Projection-free approximation of flows of harmonic maps with quadratic constraint accuracy and variable step sizes
Georgios Akrivis, Sören Bartels, Michele Ruggeri, Jilu Wang
TL;DR
The paper develops a projection-free, linearly implicit $(\theta,\mu)$-method for flows of harmonic maps into spheres with a unit-length constraint, achieving unconditional energy stability and quadratic accuracy in the constraint violation under a discrete regularity condition. It extends to variable time stepping, preserving energy decay and constraint control while enabling acceleration toward stationary states and better handling of singularities. A detailed comparison with implicit Euler and linearly implicit BDF2 methods shows competitive or superior constraint-violation behavior, with the midpoint variant often offering improved accuracy.

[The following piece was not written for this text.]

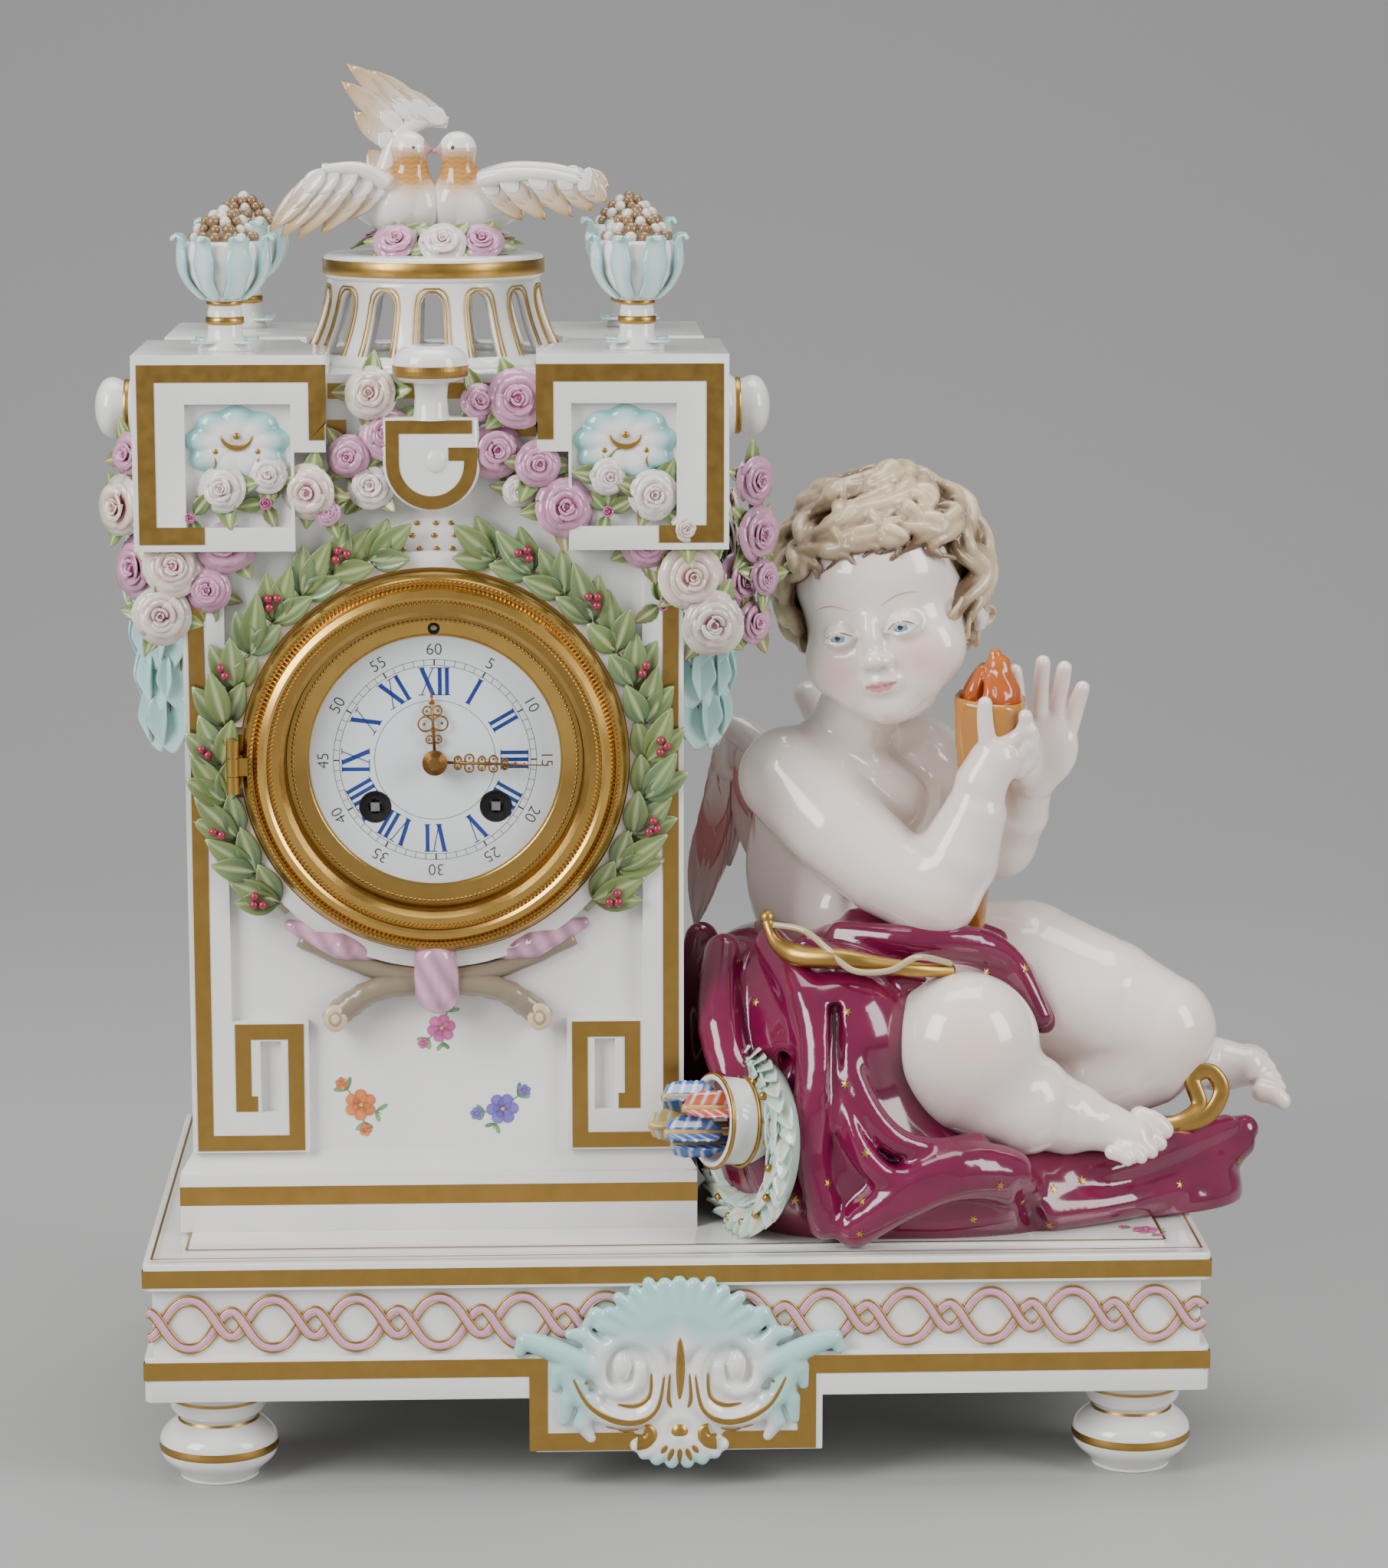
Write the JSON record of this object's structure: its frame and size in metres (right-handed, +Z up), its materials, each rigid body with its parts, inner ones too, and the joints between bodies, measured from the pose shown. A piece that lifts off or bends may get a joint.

Numerical experiments in $H^1$ and $L^2$ gradient flows, including singular scenarios and adaptive stepping, demonstrate robustness, stability, and practical efficiency for constrained geometric PDEs representative of micromagnetics and related applications.
Abstract
We construct and analyze a projection-free linearly implicit method for the approximation of flows of harmonic maps into spheres. The proposed method is unconditionally energy stable and, under a sharp discrete regularity condition, achieves second order accuracy with respect to the constraint violation. Furthermore, the method accommodates variable step sizes to speed up the convergence to stationary points and to improve the accuracy of the numerical solutions near singularities, without affecting the unconditional energy stability and the constraint violation property. We illustrate the accuracy in approximating the unit-length constraint and the performance of the method through a series of numerical experiments, and compare it with the linearly implicit Euler and two-step BDF methods.